The Washington Supreme Court has unanimously upheld statutory amendments enacted by the state legislature in 2003 that included certain private developers within the definition of municipal water suppliers. Lummi Indian Nation v. State, No. 81809 (Wash. 10/28/10). The decision partly reversed a 2008 district court determination that the amendments violated separation of powers. The lower court rejected an argument that the amendments also violated due process. Both sides appealed, and the state’s high court granted review.

On appeal, plaintiffs argued that the amendments, which defined private developers who provided water to more than 15 houses as municipal water suppliers, violated the due process rights of junior water rights holders. They argued that vested water rights cannot be deprived without due process of law. Plaintiffs also restated their successful argument below that the amendments violated separation of powers because, in enacting the amendments, the legislature made a determination of adjudicative facts concerning the “good standing” of particular water rights.

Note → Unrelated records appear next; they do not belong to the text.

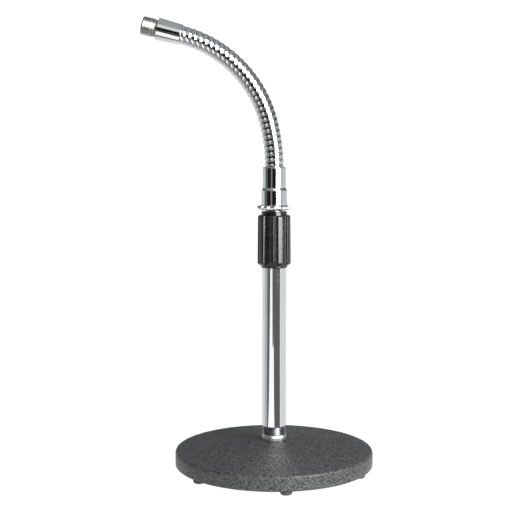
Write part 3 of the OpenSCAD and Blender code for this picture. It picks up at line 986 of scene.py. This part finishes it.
def softbox(name, azimuth, distance, width, low, high, radiance):
    """A standing rectangular light that faces the stand, as bright as given in chrome."""
    place = Vector(polar(azimuth, distance, (low + high) / 2))
    data = bpy.data.lights.new(name, "AREA")
    data.shape = "RECTANGLE"
    data.size, data.size_y = width, high - low
    data.energy = radiance * math.pi * width * (high - low)
    light = bpy.data.objects.new(name, data)
    bpy.context.collection.objects.link(light)
    light.location = place
    level_aim = Vector((0, 0, place.z)) - place
    light.rotation_euler = level_aim.to_track_quat("-Z", "Y").to_euler()
    light.visible_camera = False


def overhead_fill(size, height, energy):
    """A soft light from above that the chrome doesn't mirror."""
    data = bpy.data.lights.new("overhead", "AREA")
    data.size = size
    data.energy = energy
    light = bpy.data.objects.new("overhead", data)
    bpy.context.collection.objects.link(light)
    light.location = (0.1, 0.1, height)
    light.visible_glossy = False
    light.visible_camera = False


def make_light():
    """A big softbox on the right, a fill from above, and the cards and kit that the chrome
    mirrors."""
    black = glow_material("card_black", 0.012, (0.9, 1.0, 0.98))
    shade = glow_material("card_shade", 0.045, (1.0, 0.97, 0.9))
    dark = glow_material("card_dark", 0.125, (1.0, 0.99, 0.93))
    green = glow_material("card_green", 0.12, (0.85, 1.05, 0.95))
    grey = glow_material("card_grey", 0.5, (0.97, 1.0, 1.03))
    haze = glow_material("card_haze", 0.6, (1.0, 1.0, 1.0))
    pale = glow_material("card_pale", 0.76, (1.0, 1.0, 1.0))
    copper = glow_material("kit_copper", 0.26, (1.0, 0.72, 0.6))
    floor_end, wall_at = 1.72, 1.76
    floor_card("floor_dark_near", dark, 0.105, (8, 57), 0.62, (-4, 57))
    floor_card("floor_dark_far", dark, 0.62, (-4, 57), floor_end, (-9, 57))
    floor_card("floor_shade", shade, 0.62, (-16, -5), floor_end, (-17, -9), lift=1.4 * MM)
    floor_card("floor_left_near", dark, 0.105, (-70, -66), 0.6, (-70, -45))
    floor_card("floor_left_far", dark, 0.6, (-70, -45), floor_end, (-68, -38))
    floor_card("floor_grey_left", grey, 0.105, (-100, -70), floor_end, (-100, -68))
    floor_card("floor_pale_left", pale, 0.105, (-160, -100), floor_end, (-160, -100))
    floor_card("floor_pale_right", pale, 0.105, (60, 160), floor_end, (60, 160))
    upright_card("wall_black", black, -70, 18, 0.0, 0.8, wall_at)
    upright_card("wall_green", green, -100, -68, 0.0, 0.74, wall_at - 0.01)
    upright_card("wall_copper", copper, -35, -20, 0.02, 0.36, wall_at - 0.01)
    upright_card("wall_edge", green, 59, 68, 0.0, 0.72, wall_at)
    upright_card("wall_pale_left", haze, -165, -100, 0.0, 0.6, wall_at)
    upright_card("wall_pale_right", haze, 68, 165, 0.0, 0.6, wall_at)
    upright_card("card_over_camera", pale, -14, 20, 0.74, 1.7, 1.2)
    softbox("key", 38.5, 1.2, 0.84, 0.06, 1.45, 11.0)
    overhead_fill(size=1.6, height=1.6, energy=9)


make_base()
make_base_underside()
make_feet()
make_foot_ring()
make_foot_plug()
make_tubes()
make_grip()
make_lock_ring()
make_coupling()
make_gooseneck()
make_tip()
dress_frame()
make_floor()
make_backdrop()
make_world()
make_light()
bpy.context.scene.view_settings.view_transform = "Standard"
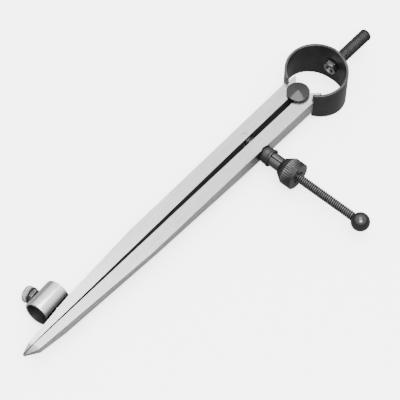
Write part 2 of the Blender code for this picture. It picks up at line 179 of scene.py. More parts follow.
def make_sky():
    """A tent of white cloth: grey near the floor, brightest from 45 degrees up."""
    world = bpy.data.worlds.new("studio")
    world.use_nodes = True
    tree = world.node_tree
    spot = tree.nodes.new("ShaderNodeTexCoord")
    apart = tree.nodes.new("ShaderNodeSeparateXYZ")
    rise = tree.nodes.new("ShaderNodeMapRange")
    rise.interpolation_type = "SMOOTHSTEP"
    for label, number in (("From Min", SKY_LOW), ("From Max", SKY_HIGH),
                          ("To Min", SKY_DIM), ("To Max", SKY_BRIGHT)):
        rise.inputs[label].default_value = number
    tree.links.new(spot.outputs["Generated"], apart.inputs[0])
    tree.links.new(apart.outputs["Z"], rise.inputs["Value"])
    tree.links.new(rise.outputs["Result"], tree.nodes["Background"].inputs["Strength"])
    tree.nodes["Background"].inputs["Color"].default_value = (1, 1, 1, 1)
    return world


bpy.context.scene.world = make_sky()


# ---------------------------------------------------------------------------
# Left and right leg. Forged and ground bars of bare steel, straight along their
# inner edges, thinner from a quarter of the way down and ground to a point. Their
# grain runs lengthwise; the edges are broken by hand and painted lighter, partly wear
# and partly painted highlight. The slit faces and a facet of the outer front edge are
# painted near-black as painted shade.
# ---------------------------------------------------------------------------
LEG_EDGE = 0.28 * MM
SHADED_FACET_SPAN = (-118 * MM, -1 * MM)        # the outer front edge is painted black here, a painted shade on its darker facet
INNER_REACH = 2.6 * MM                  # the faces along the slit are nearer the middle
POINT_DARK = (8 * MM, 1 * MM)           # from the tip: where the dark starts and is full
LEG_STEEL = (0.56, 0.56, 0.57)
LEG_STEEL_WORN_HIGHLIGHT = (0.78, 0.78, 0.79)
POINT_STEEL = (0.08, 0.08, 0.083)
# near-black for painted shade
PAINTED_SHADE_COLOUR = (0.03, 0.03, 0.031)
WEAR_AND_HIGHLIGHT_GAIN = 12                          # turns the spread of the normals into wear and painted highlight
MERGE = 0.0004 * MM


def node_group(name, inputs, outputs):
    """An empty shader group with float or vector sockets."""
    group = bpy.data.node_groups.new(name, "ShaderNodeTree")
    kinds = {float: "NodeSocketFloat", Vector: "NodeSocketVector"}
    for way, sockets in (("INPUT", inputs), ("OUTPUT", outputs)):
        for label, kind in sockets.items():
            group.interface.new_socket(name=label, in_out=way, socket_type=kinds[kind])
    inlet = group.nodes.new("NodeGroupInput")
    outlet = group.nodes.new("NodeGroupOutput")
    return group, inlet, outlet


def math_node(tree, operation, *values):
    """A Math node fed by sockets or plain numbers."""
    node = tree.nodes.new("ShaderNodeMath")
    node.operation = operation
    for socket, value in zip(node.inputs, values):
        if isinstance(value, (int, float)):
            socket.default_value = value
        else:
            tree.links.new(value, socket)
    return node.outputs[0]


def noise_node(tree, place, scale, detail):
    """Noise from 0 to 1; scale counts its features per metre."""
    node = tree.nodes.new("ShaderNodeTexNoise")
    node.inputs["Scale"].default_value = scale
    node.inputs["Detail"].default_value = detail
    tree.links.new(place, node.inputs["Vector"])
    return node.outputs["Fac"]


def ranged(tree, value, low, high, to_low, to_high):
    """The value, moved from one range to another and held inside it."""
    node = tree.nodes.new("ShaderNodeMapRange")
    for socket, number in zip(node.inputs[1:5], (low, high, to_low, to_high)):
        socket.default_value = number
    tree.links.new(value, node.inputs["Value"])
    return node.outputs["Result"]


def blended(tree, share, first, second):
    """A colour between two others; each is a socket or three numbers."""
    node = tree.nodes.new("ShaderNodeMix")
    node.data_type = "RGBA"
    for socket, value in ((node.inputs[6], first), (node.inputs[7], second)):
        if isinstance(value, tuple):
            socket.default_value = (*value, 1)
        else:
            tree.links.new(value, socket)
    tree.links.new(share, node.inputs[0])
    return node.outputs[2]


def make_grain_group():
    """Fine scratches that run one way: noise squeezed across the grain and stretched along
    it. The tone is 0.6 of that noise and 0.4 of a broad one."""
    group, inlet, outlet = node_group(
        "scratch_grain", {"Place": Vector, "Stretch": Vector},
        {"Height": float, "Tone": float})
    scaled = group.nodes.new("ShaderNodeVectorMath")
    scaled.operation = "MULTIPLY"
    group.links.new(inlet.outputs["Place"], scaled.inputs[0])
    group.links.new(inlet.outputs["Stretch"], scaled.inputs[1])
    fine = noise_node(group, scaled.outputs[0], 1.0, 4.0)
    broad = noise_node(group, inlet.outputs["Place"], 90.0, 3.0)
    group.links.new(fine, outlet.inputs["Height"])
    tone = math_node(group, "MULTIPLY_ADD", fine, 0.6, math_node(group, "MULTIPLY", broad, 0.4))
    group.links.new(tone, outlet.inputs["Tone"])
    return group


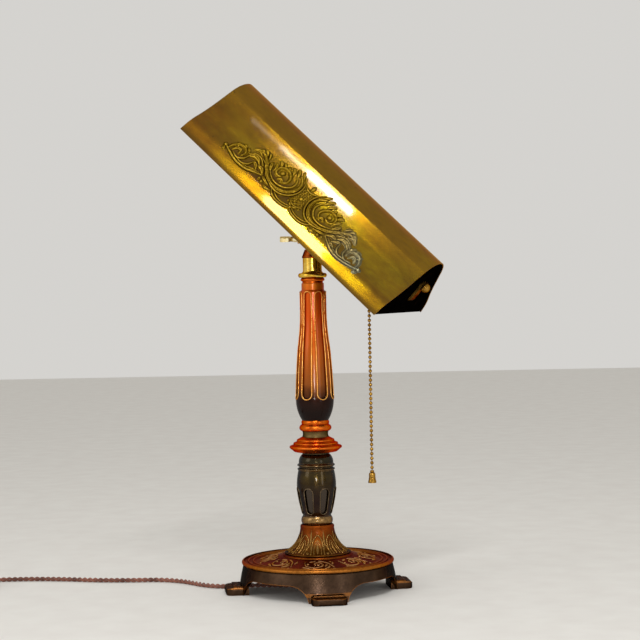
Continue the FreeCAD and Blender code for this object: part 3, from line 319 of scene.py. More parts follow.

The Washington Supreme Court disagreed, ruling that plaintiffs had not produced a single case in which “mere potential impairment of some hypothetical person’s enjoyment of a right has been held to be sufficient for a successful facial due process challenge.” The court also rejected plaintiffs’ argument that the state legislature had overstepped its authority when it enacted the 2003 amendments, ruling that state lawmakers made the changes with deference to prior supreme court decisions that water rights represented by a water right certificate issued before September 9, 2003, for municipal supply purposes “is a right in good standing.” Dep’t of Ecology v. Theodoratus, 135 Wash. 2d 582 (1998).